■ **YOUR TASK**
Transcribe word for word only the span whose first line is the one with "for side, word" and whose last line is the one with "depsgraph = bpy.context.evaluated_depsgraph_get()"; both of those lines belong to it.

%%

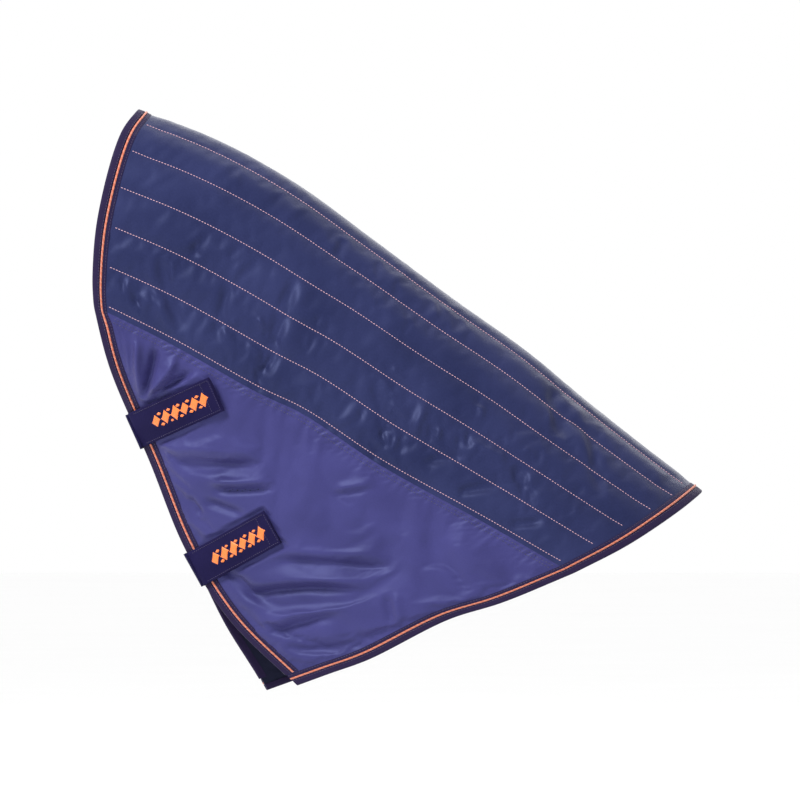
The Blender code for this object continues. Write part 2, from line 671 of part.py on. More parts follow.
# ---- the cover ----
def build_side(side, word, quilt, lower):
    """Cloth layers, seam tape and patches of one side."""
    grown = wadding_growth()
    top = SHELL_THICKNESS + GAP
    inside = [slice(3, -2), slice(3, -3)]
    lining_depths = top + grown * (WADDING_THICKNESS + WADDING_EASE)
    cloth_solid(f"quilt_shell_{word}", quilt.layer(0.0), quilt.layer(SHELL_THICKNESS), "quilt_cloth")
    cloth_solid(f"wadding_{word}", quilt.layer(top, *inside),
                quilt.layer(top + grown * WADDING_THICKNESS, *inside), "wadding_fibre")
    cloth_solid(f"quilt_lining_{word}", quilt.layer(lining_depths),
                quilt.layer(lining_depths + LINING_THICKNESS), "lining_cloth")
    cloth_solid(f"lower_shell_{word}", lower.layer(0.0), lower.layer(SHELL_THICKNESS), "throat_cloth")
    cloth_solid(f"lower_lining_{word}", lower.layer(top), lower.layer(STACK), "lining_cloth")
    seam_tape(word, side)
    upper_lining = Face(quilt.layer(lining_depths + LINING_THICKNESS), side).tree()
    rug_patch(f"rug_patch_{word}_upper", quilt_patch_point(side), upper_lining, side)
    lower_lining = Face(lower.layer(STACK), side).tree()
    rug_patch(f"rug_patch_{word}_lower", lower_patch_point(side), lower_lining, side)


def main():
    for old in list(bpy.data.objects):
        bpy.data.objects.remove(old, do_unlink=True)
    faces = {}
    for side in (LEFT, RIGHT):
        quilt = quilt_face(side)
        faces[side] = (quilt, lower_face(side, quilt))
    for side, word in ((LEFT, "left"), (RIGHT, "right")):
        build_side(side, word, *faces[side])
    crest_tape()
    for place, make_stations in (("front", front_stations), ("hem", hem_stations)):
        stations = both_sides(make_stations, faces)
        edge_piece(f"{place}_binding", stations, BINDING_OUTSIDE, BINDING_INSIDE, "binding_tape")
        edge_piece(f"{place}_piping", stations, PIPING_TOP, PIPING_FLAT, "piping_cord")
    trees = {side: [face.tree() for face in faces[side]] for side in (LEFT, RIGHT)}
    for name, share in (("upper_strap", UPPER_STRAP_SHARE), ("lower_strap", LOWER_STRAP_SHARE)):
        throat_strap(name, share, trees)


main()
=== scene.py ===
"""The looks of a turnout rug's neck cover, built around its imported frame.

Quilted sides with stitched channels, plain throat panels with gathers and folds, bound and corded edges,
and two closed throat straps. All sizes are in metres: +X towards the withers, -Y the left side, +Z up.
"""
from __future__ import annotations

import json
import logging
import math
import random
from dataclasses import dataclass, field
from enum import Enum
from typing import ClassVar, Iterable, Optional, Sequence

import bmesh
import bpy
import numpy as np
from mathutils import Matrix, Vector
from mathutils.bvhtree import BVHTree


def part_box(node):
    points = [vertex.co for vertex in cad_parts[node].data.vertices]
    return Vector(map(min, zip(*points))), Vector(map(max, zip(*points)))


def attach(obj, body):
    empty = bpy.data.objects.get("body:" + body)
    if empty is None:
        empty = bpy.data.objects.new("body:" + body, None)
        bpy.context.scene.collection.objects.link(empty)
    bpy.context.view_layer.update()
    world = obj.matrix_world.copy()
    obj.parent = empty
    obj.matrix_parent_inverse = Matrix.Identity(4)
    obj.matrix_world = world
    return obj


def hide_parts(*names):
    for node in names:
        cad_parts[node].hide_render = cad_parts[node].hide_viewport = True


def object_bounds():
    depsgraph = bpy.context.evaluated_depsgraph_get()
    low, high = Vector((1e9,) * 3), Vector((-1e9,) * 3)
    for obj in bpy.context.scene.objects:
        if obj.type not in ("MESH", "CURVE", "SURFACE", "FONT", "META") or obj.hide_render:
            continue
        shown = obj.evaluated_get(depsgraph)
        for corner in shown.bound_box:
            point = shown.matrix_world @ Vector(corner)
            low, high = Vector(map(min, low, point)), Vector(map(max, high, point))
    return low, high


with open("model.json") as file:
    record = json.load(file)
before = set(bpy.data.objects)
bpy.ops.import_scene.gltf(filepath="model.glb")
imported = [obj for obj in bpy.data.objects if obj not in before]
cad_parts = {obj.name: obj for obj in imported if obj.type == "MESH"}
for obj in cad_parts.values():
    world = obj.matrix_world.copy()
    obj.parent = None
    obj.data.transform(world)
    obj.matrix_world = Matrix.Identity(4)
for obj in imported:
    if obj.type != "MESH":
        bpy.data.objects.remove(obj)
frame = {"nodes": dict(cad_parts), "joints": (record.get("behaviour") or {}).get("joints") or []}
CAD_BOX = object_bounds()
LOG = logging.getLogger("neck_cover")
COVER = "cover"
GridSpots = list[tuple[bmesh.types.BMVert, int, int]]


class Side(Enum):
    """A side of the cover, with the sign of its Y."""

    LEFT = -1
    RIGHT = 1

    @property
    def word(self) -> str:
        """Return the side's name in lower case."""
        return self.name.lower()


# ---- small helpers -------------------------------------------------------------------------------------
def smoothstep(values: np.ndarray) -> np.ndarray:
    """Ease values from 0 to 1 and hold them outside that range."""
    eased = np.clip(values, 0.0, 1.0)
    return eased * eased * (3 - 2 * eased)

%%

■ **FULL RESPONSE**
    for side, word in ((LEFT, "left"), (RIGHT, "right")):
        build_side(side, word, *faces[side])
    crest_tape()
    for place, make_stations in (("front", front_stations), ("hem", hem_stations)):
        stations = both_sides(make_stations, faces)
        edge_piece(f"{place}_binding", stations, BINDING_OUTSIDE, BINDING_INSIDE, "binding_tape")
        edge_piece(f"{place}_piping", stations, PIPING_TOP, PIPING_FLAT, "piping_cord")
    trees = {side: [face.tree() for face in faces[side]] for side in (LEFT, RIGHT)}
    for name, share in (("upper_strap", UPPER_STRAP_SHARE), ("lower_strap", LOWER_STRAP_SHARE)):
        throat_strap(name, share, trees)


main()
=== scene.py ===
"""The looks of a turnout rug's neck cover, built around its imported frame.

Quilted sides with stitched channels, plain throat panels with gathers and folds, bound and corded edges,
and two closed throat straps. All sizes are in metres: +X towards the withers, -Y the left side, +Z up.
"""
from __future__ import annotations

import json
import logging
import math
import random
from dataclasses import dataclass, field
from enum import Enum
from typing import ClassVar, Iterable, Optional, Sequence

import bmesh
import bpy
import numpy as np
from mathutils import Matrix, Vector
from mathutils.bvhtree import BVHTree


def part_box(node):
    points = [vertex.co for vertex in cad_parts[node].data.vertices]
    return Vector(map(min, zip(*points))), Vector(map(max, zip(*points)))


def attach(obj, body):
    empty = bpy.data.objects.get("body:" + body)
    if empty is None:
        empty = bpy.data.objects.new("body:" + body, None)
        bpy.context.scene.collection.objects.link(empty)
    bpy.context.view_layer.update()
    world = obj.matrix_world.copy()
    obj.parent = empty
    obj.matrix_parent_inverse = Matrix.Identity(4)
    obj.matrix_world = world
    return obj


def hide_parts(*names):
    for node in names:
        cad_parts[node].hide_render = cad_parts[node].hide_viewport = True


def object_bounds():
    depsgraph = bpy.context.evaluated_depsgraph_get()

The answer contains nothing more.